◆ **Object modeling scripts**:
.....
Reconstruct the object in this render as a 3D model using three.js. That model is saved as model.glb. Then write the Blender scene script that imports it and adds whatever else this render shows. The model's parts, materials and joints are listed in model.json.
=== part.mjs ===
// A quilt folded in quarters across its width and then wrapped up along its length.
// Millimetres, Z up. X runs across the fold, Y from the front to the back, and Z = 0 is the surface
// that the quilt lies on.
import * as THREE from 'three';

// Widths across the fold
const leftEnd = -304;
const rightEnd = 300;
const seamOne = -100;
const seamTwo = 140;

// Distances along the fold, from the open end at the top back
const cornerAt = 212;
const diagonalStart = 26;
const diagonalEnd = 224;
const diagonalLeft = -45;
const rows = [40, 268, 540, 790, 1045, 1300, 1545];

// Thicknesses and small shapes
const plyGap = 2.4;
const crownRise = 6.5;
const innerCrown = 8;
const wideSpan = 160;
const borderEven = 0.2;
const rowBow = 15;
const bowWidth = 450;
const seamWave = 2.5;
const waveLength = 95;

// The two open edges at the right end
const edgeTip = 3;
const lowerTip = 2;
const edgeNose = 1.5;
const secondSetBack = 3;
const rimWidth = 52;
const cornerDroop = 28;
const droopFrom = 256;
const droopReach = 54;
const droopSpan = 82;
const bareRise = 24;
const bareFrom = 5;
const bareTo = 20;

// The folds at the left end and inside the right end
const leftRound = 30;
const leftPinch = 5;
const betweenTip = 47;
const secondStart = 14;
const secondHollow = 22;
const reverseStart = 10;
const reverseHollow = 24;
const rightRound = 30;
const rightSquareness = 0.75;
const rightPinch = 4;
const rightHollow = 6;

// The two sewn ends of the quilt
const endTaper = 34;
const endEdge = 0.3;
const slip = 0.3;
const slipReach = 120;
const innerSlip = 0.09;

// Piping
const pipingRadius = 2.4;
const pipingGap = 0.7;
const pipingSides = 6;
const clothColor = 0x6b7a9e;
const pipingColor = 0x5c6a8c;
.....
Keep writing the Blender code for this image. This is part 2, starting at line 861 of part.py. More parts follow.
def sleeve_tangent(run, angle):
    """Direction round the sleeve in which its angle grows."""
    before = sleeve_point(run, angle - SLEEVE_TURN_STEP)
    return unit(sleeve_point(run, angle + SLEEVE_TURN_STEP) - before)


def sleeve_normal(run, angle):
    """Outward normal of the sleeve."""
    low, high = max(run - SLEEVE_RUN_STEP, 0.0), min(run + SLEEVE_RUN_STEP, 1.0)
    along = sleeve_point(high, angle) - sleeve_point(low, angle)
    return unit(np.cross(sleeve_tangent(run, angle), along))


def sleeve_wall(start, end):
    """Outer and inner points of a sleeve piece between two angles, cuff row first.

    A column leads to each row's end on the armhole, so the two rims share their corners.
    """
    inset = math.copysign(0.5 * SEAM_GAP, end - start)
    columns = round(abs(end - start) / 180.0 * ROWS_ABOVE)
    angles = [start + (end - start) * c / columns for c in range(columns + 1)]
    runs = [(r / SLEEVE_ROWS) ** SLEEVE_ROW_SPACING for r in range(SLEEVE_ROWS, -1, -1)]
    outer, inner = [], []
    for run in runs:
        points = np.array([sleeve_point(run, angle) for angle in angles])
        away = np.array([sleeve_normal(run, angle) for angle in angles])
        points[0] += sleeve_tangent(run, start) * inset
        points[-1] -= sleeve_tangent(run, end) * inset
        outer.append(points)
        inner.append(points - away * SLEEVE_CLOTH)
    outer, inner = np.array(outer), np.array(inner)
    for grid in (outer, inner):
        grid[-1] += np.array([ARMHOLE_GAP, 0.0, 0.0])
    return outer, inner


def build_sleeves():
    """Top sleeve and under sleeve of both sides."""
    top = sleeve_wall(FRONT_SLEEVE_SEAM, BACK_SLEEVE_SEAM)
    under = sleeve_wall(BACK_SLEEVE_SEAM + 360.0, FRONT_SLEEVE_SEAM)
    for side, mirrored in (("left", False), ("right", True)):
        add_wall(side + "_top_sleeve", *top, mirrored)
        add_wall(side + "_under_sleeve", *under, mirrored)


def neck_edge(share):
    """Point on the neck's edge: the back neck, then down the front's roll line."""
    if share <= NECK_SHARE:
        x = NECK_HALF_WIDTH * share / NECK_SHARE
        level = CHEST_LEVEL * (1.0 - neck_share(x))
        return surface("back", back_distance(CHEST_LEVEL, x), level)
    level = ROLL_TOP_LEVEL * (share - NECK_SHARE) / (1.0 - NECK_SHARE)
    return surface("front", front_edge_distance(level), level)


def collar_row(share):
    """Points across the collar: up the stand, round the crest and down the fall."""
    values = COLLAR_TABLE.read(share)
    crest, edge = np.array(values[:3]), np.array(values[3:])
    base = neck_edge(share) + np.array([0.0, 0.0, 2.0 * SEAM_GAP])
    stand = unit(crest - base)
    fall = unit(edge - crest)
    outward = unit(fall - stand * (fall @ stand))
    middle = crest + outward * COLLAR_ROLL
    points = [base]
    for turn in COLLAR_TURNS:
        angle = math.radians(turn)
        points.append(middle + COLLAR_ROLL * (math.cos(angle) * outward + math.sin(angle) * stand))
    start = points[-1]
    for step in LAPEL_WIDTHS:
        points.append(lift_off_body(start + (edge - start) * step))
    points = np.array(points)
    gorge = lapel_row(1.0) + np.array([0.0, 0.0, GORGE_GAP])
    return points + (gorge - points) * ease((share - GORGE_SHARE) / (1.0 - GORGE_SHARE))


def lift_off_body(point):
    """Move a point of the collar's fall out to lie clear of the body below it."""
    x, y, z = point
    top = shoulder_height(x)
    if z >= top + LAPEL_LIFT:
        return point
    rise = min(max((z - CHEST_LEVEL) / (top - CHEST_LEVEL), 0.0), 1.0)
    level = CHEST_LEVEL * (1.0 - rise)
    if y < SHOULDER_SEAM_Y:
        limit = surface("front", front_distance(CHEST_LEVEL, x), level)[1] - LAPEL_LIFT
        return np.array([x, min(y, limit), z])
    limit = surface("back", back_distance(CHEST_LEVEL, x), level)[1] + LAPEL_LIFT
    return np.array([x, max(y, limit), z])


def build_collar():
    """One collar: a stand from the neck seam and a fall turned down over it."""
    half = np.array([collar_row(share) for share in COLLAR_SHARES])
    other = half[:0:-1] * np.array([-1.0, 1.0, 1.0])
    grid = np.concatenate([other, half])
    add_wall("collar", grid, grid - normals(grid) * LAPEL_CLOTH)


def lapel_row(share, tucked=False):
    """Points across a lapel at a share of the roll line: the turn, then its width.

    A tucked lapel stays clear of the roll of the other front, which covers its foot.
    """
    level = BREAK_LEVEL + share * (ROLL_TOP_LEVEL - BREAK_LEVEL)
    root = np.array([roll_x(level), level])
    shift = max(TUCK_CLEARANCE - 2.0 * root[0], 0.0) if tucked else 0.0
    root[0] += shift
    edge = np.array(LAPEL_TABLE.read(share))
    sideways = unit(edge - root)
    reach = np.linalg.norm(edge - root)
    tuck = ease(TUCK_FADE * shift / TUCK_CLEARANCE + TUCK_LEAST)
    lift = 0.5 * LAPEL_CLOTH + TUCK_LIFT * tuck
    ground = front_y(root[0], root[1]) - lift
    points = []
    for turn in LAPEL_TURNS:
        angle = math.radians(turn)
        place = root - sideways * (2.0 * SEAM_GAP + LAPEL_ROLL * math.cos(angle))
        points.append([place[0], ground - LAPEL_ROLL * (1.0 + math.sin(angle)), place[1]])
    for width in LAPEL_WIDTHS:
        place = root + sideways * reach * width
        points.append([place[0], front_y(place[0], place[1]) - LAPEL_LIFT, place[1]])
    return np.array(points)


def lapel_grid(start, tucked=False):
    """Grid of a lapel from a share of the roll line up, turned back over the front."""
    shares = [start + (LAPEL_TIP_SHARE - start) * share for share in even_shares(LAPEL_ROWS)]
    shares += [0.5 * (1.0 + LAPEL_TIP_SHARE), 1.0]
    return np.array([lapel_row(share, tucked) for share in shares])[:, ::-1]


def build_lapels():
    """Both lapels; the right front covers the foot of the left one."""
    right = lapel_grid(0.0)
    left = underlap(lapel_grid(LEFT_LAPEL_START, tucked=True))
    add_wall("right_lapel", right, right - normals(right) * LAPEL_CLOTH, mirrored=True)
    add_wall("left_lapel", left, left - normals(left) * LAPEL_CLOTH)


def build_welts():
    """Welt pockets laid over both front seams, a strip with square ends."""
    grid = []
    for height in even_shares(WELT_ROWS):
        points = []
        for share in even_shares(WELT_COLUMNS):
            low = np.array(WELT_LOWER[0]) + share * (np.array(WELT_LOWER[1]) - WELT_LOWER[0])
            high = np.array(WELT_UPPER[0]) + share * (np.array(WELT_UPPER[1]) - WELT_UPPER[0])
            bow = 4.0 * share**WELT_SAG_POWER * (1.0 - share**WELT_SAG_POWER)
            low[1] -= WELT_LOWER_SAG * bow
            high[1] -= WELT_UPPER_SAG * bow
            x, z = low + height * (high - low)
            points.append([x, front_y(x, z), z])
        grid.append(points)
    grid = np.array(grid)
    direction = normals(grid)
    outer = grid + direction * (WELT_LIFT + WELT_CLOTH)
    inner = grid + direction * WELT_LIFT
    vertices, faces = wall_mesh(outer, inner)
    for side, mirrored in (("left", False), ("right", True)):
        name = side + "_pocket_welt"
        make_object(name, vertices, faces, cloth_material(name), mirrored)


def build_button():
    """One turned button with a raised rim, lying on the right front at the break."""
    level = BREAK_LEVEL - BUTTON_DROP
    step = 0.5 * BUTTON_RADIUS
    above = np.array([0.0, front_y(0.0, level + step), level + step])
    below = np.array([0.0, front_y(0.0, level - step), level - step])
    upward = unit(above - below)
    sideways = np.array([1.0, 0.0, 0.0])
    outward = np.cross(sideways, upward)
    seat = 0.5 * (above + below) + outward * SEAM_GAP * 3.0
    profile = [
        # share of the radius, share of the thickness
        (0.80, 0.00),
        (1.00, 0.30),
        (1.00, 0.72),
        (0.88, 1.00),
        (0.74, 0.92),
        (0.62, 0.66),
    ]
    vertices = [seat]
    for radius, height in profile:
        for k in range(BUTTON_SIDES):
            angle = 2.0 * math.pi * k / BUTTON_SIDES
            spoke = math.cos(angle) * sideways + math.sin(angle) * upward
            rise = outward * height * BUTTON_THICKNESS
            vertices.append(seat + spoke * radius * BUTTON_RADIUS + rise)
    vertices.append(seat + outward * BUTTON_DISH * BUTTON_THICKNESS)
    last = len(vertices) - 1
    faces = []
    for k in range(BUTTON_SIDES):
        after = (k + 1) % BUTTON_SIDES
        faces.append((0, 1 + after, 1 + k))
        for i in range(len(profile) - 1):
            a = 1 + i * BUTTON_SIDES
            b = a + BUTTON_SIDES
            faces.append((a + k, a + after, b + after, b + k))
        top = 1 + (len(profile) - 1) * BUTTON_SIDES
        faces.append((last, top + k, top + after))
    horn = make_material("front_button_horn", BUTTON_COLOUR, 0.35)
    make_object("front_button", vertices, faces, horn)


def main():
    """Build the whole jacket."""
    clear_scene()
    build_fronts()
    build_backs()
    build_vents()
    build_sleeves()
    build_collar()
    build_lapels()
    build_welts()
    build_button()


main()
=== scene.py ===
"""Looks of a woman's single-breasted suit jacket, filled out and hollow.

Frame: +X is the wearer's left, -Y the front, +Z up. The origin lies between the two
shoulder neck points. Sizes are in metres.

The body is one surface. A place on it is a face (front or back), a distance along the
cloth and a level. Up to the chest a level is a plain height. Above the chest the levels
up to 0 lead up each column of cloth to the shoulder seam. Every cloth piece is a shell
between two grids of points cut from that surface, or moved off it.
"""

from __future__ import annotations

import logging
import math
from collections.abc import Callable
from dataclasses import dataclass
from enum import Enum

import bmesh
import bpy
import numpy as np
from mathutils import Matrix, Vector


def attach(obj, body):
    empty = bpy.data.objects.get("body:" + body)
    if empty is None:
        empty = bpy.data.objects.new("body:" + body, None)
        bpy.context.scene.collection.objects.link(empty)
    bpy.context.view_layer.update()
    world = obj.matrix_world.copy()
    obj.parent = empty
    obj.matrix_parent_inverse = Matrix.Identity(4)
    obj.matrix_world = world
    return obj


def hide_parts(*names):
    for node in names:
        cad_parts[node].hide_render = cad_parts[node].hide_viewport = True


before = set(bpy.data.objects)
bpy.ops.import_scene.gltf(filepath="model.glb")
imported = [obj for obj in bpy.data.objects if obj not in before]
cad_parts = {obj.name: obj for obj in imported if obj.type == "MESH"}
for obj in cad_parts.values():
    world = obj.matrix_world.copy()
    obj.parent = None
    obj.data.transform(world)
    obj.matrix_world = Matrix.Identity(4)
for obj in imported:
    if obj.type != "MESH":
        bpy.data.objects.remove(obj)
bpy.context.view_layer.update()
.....
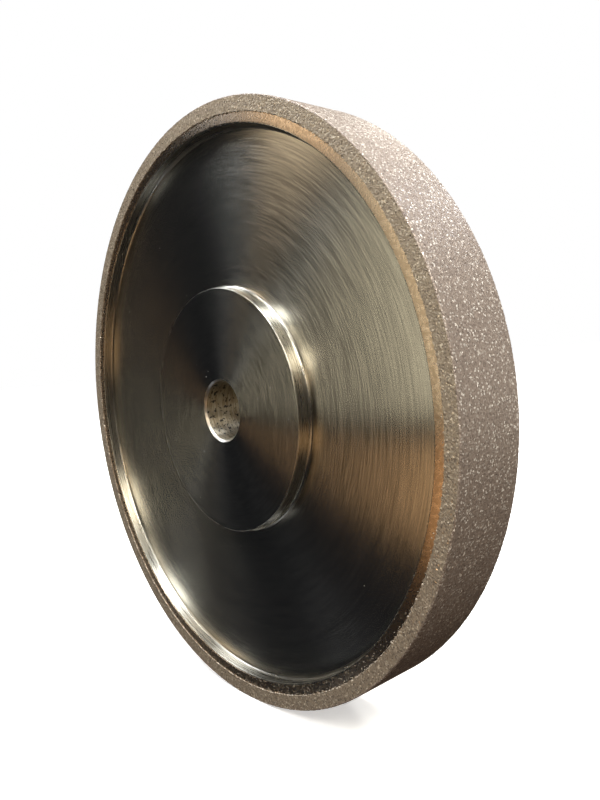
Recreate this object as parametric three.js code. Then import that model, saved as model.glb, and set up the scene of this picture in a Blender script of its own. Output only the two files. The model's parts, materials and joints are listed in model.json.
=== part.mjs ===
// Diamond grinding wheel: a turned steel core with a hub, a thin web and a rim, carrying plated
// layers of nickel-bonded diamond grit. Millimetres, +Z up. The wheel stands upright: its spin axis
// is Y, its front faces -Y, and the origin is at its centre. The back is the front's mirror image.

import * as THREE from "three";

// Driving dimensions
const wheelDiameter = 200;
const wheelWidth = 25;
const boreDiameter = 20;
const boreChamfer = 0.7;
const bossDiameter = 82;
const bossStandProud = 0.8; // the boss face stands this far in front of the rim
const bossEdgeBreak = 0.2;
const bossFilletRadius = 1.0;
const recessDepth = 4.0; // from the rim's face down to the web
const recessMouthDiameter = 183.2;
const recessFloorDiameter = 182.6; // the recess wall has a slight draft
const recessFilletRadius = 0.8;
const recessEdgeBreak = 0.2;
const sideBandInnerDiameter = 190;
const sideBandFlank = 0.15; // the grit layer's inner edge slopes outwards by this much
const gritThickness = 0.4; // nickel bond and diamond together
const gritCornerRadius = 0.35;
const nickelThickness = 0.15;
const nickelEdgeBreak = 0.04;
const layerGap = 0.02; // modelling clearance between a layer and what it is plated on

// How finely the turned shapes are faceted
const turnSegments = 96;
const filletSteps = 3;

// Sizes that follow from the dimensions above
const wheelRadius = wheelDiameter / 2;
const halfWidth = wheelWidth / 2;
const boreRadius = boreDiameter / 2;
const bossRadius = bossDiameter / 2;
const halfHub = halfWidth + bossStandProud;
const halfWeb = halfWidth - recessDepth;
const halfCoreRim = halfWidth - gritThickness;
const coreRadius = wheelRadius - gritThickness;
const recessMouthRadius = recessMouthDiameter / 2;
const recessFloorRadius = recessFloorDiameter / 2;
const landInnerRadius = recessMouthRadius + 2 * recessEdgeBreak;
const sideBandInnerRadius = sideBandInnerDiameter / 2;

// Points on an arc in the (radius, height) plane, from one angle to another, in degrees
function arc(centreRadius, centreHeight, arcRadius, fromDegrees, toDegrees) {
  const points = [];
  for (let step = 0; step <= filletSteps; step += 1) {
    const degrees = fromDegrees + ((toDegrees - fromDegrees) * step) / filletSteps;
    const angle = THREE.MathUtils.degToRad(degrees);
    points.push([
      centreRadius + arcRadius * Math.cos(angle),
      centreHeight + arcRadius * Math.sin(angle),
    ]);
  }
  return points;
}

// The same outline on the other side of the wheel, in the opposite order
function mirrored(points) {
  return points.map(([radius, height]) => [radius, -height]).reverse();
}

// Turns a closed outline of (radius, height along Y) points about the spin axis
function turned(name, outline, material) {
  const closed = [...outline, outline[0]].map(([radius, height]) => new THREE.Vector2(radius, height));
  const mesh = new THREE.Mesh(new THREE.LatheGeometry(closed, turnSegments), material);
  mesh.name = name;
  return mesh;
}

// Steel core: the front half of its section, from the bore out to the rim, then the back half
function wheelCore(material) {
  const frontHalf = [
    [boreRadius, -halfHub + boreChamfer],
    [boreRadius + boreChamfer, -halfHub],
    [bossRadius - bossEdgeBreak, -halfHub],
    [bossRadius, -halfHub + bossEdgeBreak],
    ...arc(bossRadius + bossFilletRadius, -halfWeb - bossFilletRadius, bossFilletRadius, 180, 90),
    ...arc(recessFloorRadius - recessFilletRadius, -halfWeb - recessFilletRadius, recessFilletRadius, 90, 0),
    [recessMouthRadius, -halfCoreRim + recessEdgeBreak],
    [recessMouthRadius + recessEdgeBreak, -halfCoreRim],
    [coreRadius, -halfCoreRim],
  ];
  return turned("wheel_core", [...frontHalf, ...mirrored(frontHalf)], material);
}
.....
◆ **Objective**: Above are the entries. Output exactly the lines beginning with the line that has "build_vents()" and ending with the line that has "bpy.data.objects.remove(obj)".

◆ **Result for this task**:
    build_vents()
    build_sleeves()
    build_collar()
    build_lapels()
    build_welts()
    build_button()


main()
=== scene.py ===
"""Looks of a woman's single-breasted suit jacket, filled out and hollow.

Frame: +X is the wearer's left, -Y the front, +Z up. The origin lies between the two
shoulder neck points. Sizes are in metres.

The body is one surface. A place on it is a face (front or back), a distance along the
cloth and a level. Up to the chest a level is a plain height. Above the chest the levels
up to 0 lead up each column of cloth to the shoulder seam. Every cloth piece is a shell
between two grids of points cut from that surface, or moved off it.
"""

from __future__ import annotations

import logging
import math
from collections.abc import Callable
from dataclasses import dataclass
from enum import Enum

import bmesh
import bpy
import numpy as np
from mathutils import Matrix, Vector


def attach(obj, body):
    empty = bpy.data.objects.get("body:" + body)
    if empty is None:
        empty = bpy.data.objects.new("body:" + body, None)
        bpy.context.scene.collection.objects.link(empty)
    bpy.context.view_layer.update()
    world = obj.matrix_world.copy()
    obj.parent = empty
    obj.matrix_parent_inverse = Matrix.Identity(4)
    obj.matrix_world = world
    return obj


def hide_parts(*names):
    for node in names:
        cad_parts[node].hide_render = cad_parts[node].hide_viewport = True


before = set(bpy.data.objects)
bpy.ops.import_scene.gltf(filepath="model.glb")
imported = [obj for obj in bpy.data.objects if obj not in before]
cad_parts = {obj.name: obj for obj in imported if obj.type == "MESH"}
for obj in cad_parts.values():
    world = obj.matrix_world.copy()
    obj.parent = None
    obj.data.transform(world)
    obj.matrix_world = Matrix.Identity(4)
for obj in imported:
    if obj.type != "MESH":
        bpy.data.objects.remove(obj)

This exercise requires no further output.